Ella lo miró con atención a la luz mortecina de una farola que había a media manzana de distancia.
—¿No le he visto esta tarde en la biblioteca? —preguntó.
Él sonrió.
—Sí, he estado poniéndome al día con ciertas lecturas…
Anne advirtió que él le estudiaba el rostro.
—¿No eres tú, perdón, no es usted la que tenía todos aquellos libros? Pensé que no conseguiría irse nunca, si tenía que leerse todo aquello.
Ella sonrió.
—Una parte, no todos. Algunos ya los he leído.
—Debe de ser estudiante de literatura.
—Así es.
—No resultaba difícil adivinarlo —dijo él con tono cordial.
—No, supongo que no —contestó Anne—. Es curioso, eso mismo estaba pensando yo hace un rato.
—Entiendo —dijo Jeffers—. Buenos instintos.

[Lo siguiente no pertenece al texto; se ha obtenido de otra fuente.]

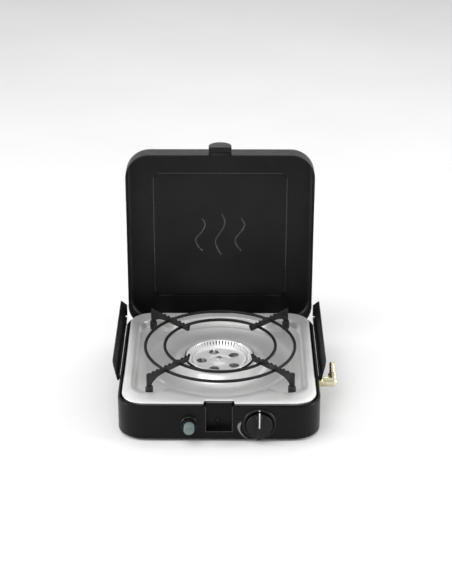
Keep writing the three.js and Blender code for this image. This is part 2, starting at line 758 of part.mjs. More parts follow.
// A blade lies along +X: a toothed top edge, an arch underneath and one leg.
function bladeOutline() {
  const outline = new THREE.Shape();
  outline.moveTo(BLADE_OUTER, PAD_Z + 3);
  outline.lineTo(BLADE_OUTER, BLADE_TOP);
  let x = BLADE_OUTER - 5;
  while (x - TOOTH_PITCH > BLADE_INNER) {
    outline.lineTo(x, BLADE_TOP);
    outline.lineTo(x - 1.5, BLADE_TOP - TOOTH_DEPTH);
    outline.lineTo(x - 4, BLADE_TOP - TOOTH_DEPTH);
    outline.lineTo(x - 5.5, BLADE_TOP - 0.4);
    x -= TOOTH_PITCH;
  }
  outline.lineTo(BLADE_INNER + 2, BLADE_TOP - 1);
  outline.lineTo(BLADE_INNER, BLADE_TOP - 4);
  outline.lineTo(BLADE_INNER + 2, BLADE_LOW - 1);
  outline.lineTo(RING_OUTER + 3, BLADE_LOW - 1);
  outline.quadraticCurveTo(149, BLADE_LOW - 2, 155.2, PAD_Z + 17.5);
  outline.lineTo(155.2, PAD_Z + 3);
  return outline;
}
function blade() {
  const plate = slab(bladeOutline(), -BLADE_THICK / 2, BLADE_THICK / 2, 6).rotateX(Math.PI / 2);
  const wires = [RING_OUTER, RING_INNER].map((r) => wireRing(r, WIRE_RADIUS + 2 * GAP));
  return cut(plate, ...wires);
}
function footCap() {
  const outer = box(FOOT_REACH - 5.8, FOOT_REACH + 5.8, -3.6, 3.6, PAD_Z + GAP, PAD_Z + 16);
  const socket = box(154.8, BLADE_OUTER + 0.4, -1.9, 1.9, PAD_Z + 2.6, PAD_Z + 18);
  return cut(outer, socket);
}
for (const [corner, sx, sy] of quarters) {
  const turn = Math.atan2(sy, sx);
  addTo(support, `blade_${corner}`, blade(), blackWire()).rotation.z = turn;
  addTo(support, `foot_cap_${corner}`, footCap(), blackRubber()).rotation.z = turn;
}

// The part's origin is the middle of its footprint, on the surface that it stands on.
const reach = new THREE.Box3().setFromObject(stove, true);
const camping_stove = new THREE.Group();
stove.position.set(-(reach.min.x + reach.max.x) / 2, -(reach.min.y + reach.max.y) / 2, -reach.min.z);
camping_stove.add(stove);

export default camping_stove;
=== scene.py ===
"""Camping stove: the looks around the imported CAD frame, in millimetres from the stove's own centre line."""

import math

import bmesh
import bpy
from mathutils import Matrix, Vector


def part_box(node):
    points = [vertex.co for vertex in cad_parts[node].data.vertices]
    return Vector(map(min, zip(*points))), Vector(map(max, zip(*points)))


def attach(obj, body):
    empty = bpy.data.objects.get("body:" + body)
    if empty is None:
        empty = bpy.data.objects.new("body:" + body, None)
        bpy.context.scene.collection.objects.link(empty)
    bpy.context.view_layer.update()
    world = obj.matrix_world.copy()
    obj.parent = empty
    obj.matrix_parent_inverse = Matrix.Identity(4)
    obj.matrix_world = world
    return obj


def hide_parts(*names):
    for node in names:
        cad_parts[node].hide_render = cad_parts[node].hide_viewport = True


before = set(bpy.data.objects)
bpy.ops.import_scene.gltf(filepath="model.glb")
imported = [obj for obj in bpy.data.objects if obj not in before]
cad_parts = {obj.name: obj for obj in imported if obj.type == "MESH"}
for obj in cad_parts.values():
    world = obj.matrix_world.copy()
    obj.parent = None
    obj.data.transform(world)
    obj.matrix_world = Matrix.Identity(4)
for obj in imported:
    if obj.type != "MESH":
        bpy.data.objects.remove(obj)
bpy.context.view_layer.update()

MM = 0.001
PI = math.pi
RIM_Z = 61.7
PLATE_Z = RIM_Z + 5.1
PAD_Z = PLATE_Z - 10
COOK_Y = 2.0
BURNER_Z = PLATE_Z + 0.8
HINGE_Y = 147.2
HINGE_Z = RIM_Z - 15.85
HINGE_X = 100
LID_OPEN = math.radians(91.6)
LID_RIM = RIM_Z + 1.2 - HINGE_Z
LID_TOP = LID_RIM + 38
KNOB_X = 63.2
PIEZO_X = -46.6
DIAL_Z = 32.2
RING_Z = RIM_Z + 24.4
SUPPORT = Matrix.Translation((1, COOK_Y - 1, 0)) @ Matrix.Rotation(math.radians(0.7), 4, "Z")
RING_OUTER = 122.5
RING_INNER = 90.7
WIRE_RADIUS = 2.5
BLADE_TOP = RIM_Z + 34
BLADE_HALF = 1.5
TOOTH_PITCH = 9
TOOTH_DEPTH = 2.3
CAP_REACH = 159.6
PLATE_SHEET = 0.8
PLATE_HOLE = 57.6
BOWL_EDGE = 119.6
WELL_WALL = 3.6
NOTCH_HALF = 23
NOTCH_REACH = 149
CASE_HALF = 160
RECESS_HALF = 20.3
RECESS_FLOOR = 18.1
CORNERS = {"front_left": (-1, -1), "front_right": (1, -1), "back_left": (-1, 1), "back_right": (1, 1)}

low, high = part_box("case_shell")
SHIFT = Vector(((low.x + high.x) / 2, (low.y + high.y) / 2, high.z - RIM_Z * MM))
STOVE = Matrix.Identity(4)
LID = Matrix.Translation((0, HINGE_Y, HINGE_Z)) @ Matrix.Rotation(-LID_OPEN, 4, "X")


# ---------- Materials ----------
def shader(name, color, roughness, metallic=0.0, specular=0.5):
    """A principled material, with its node tree and the shader to add detail to."""
    mat = bpy.data.materials.new(name)
    mat.use_nodes = True
    tree = mat.node_tree
    bsdf = tree.nodes["Principled BSDF"]
    bsdf.inputs["Base Color"].default_value = (*color, 1)
    bsdf.inputs["Roughness"].default_value = roughness
    bsdf.inputs["Metallic"].default_value = metallic
    bsdf.inputs["Specular IOR Level"].default_value = specular
    mat.diffuse_color = (*color, 1)
    return mat, tree, bsdf


def noise_at(tree, scale, detail=3, stretch=(1, 1, 1)):
    """Noise in object space. Scale is in cells per metre."""
    place = tree.nodes.new("ShaderNodeTexCoord")
    mapping = tree.nodes.new("ShaderNodeMapping")
    mapping.inputs["Scale"].default_value = stretch
    texture = tree.nodes.new("ShaderNodeTexNoise")
    texture.inputs["Scale"].default_value = scale
    texture.inputs["Detail"].default_value = detail
    tree.links.new(place.outputs["Object"], mapping.inputs["Vector"])
    tree.links.new(mapping.outputs["Vector"], texture.inputs["Vector"])
    return texture.outputs["Fac"]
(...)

Ella sonrió y él le devolvió la sonrisa.
Ambos pasaron unos momentos sin decir nada. Anne pensó que aquel individuo era apuesto, alto y tenía un cierto atractivo desaliño natural. Probablemente era por la americana de lino que llevaba, se dijo; a casi todos los hombres les da un leve toque de descuidada familiaridad.
—¿Es usted profesor?
—Algo así —respondió él.
—Pero no es de por aquí, ¿verdad?
—No. Es la primera vez que vengo. Y por lo que parece no consigo dar con la calle Garden. He mirado por todas partes… —El hombre se volvió y señaló primero en una dirección, luego en otra. Anne pensó por un instante que estaba buscando algo, ya que su mirada se detenía en cada dirección antes de volver a posarse en ella.
—La calle Garden es bastante fácil de encontrar —dijo ella—. Al llegar a la esquina tiene que girar a la izquierda, pasa dos calles y después tuerce a la derecha. Garden es la que cruza dos manzanas más abajo. No recuerdo cómo se llama la calle de bajada, pero no está muy lejos.